Advantages of Mining Pools
Mining pools increase your chances of earning rewards. By combining resources, miners can solve complex problems more efficiently. This teamwork boosts the odds of mining a block successfully. Also, mining pool structures like Proportional, Pay-Per-Share (PPS), and Pay-Per-Last-N-Shares (PPLNS) ensure rewards are fairly shared.
For smaller miners, this means steady income and lower costs. The pool helps balance the power difference between small miners and big operations.
Disadvantages and Considerations
However, mining pools have downsides. One major issue is losing some independence. Being part of a pool means following its rules, which might limit your mining choices.
Plus, while pools mean more frequent rewards, these rewards are smaller because they’re shared. Large pools centralize power, threatening cryptocurrency’s decentralized nature. This centralization places decision-making in the hands of a few. Also, pools charge fees, reducing your net earnings.
Security risks, like the possibility of a 51% attack where a pool might control more than half of the network’s hash rate, are real concerns.
Aspect | Pros | Cons |
---|---|---|
Reward Frequency | Increased chances of earning rewards regularly | Smaller individual rewards due to division among pool members |
Resource Sharing | Reduced costs and computational burden for individual miners | Potential fees for pool participation |
Control and Autonomy | Simplified mining process | Loss of some individual control over mining activities |
Security | Potentially reduced complexity | Risk of centralization and 51% attacks |
Long-term Viability | Steady income streams | Dependence on pool performance and policies |
To sum up, mining pools offer benefits like steady income and shared resources. Yet, the drawbacks, such as limited autonomy and smaller rewards, can’t be ignored. Consider these points carefully before joining a mining pool. They should match your mining objectives and ethics.

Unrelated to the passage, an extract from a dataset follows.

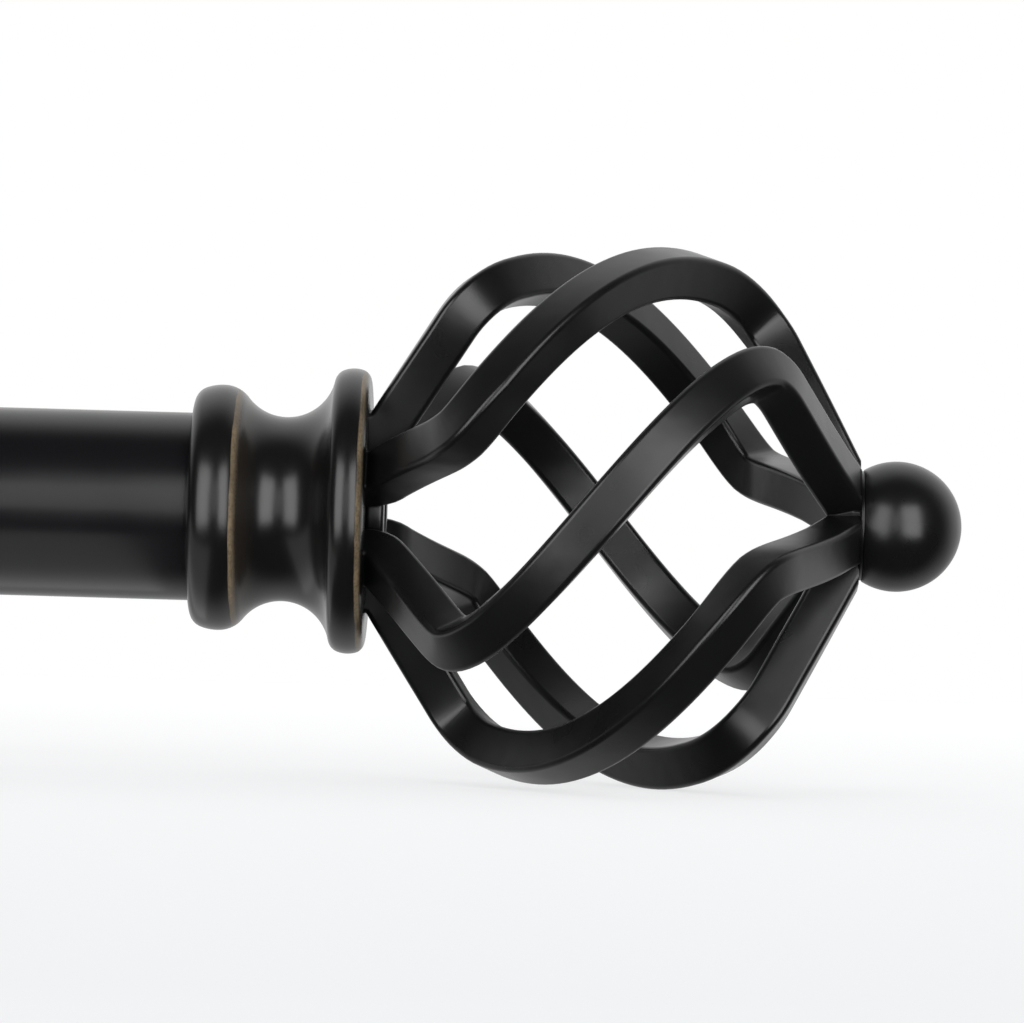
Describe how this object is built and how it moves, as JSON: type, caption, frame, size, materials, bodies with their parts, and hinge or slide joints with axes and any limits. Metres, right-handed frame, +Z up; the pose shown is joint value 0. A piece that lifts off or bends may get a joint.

Staking Pools vs. Mining Pools
In the cryptocurrency world, you’ll find staking pools and mining pools, each with unique ways to earn rewards. Staking pools are linked to proof-of-stake (PoS) mechanisms, where users lock up cryptocurrency to support the network. On the flip side, mining pools relate to proof-of-work (PoW) systems. Here, users combine computing power to unlock block puzzles and achieve rewards.
Staking pools let participants gain rewards based on the amount they’ve staked. This approach has a low entry barrier, inviting more users to join. This is different from solo staking, which demands more resources and knowledge. Platforms like Stader offer additional liquidity tokens with staking rewards, increasing both liquidity and capital efficiency. As liquid staking solutions grow, especially in 2023, they promise more tradable and accessible assets.
Meanwhile, mining pools have become crucial for solo miners in the face of complex algorithms and heightened competition. Leading Bitcoin mining collectives like AntPool, Foundry, ViaBTC, F2Pool, and Binance Pool control much of the Bitcoin blockchain. These pools use different payout methods, like Pay-Per-Share (PPS) and Pay-Per-Last-N-Shares (PPLNS). These methods fairly distribute rewards based on each miner’s computational contribution.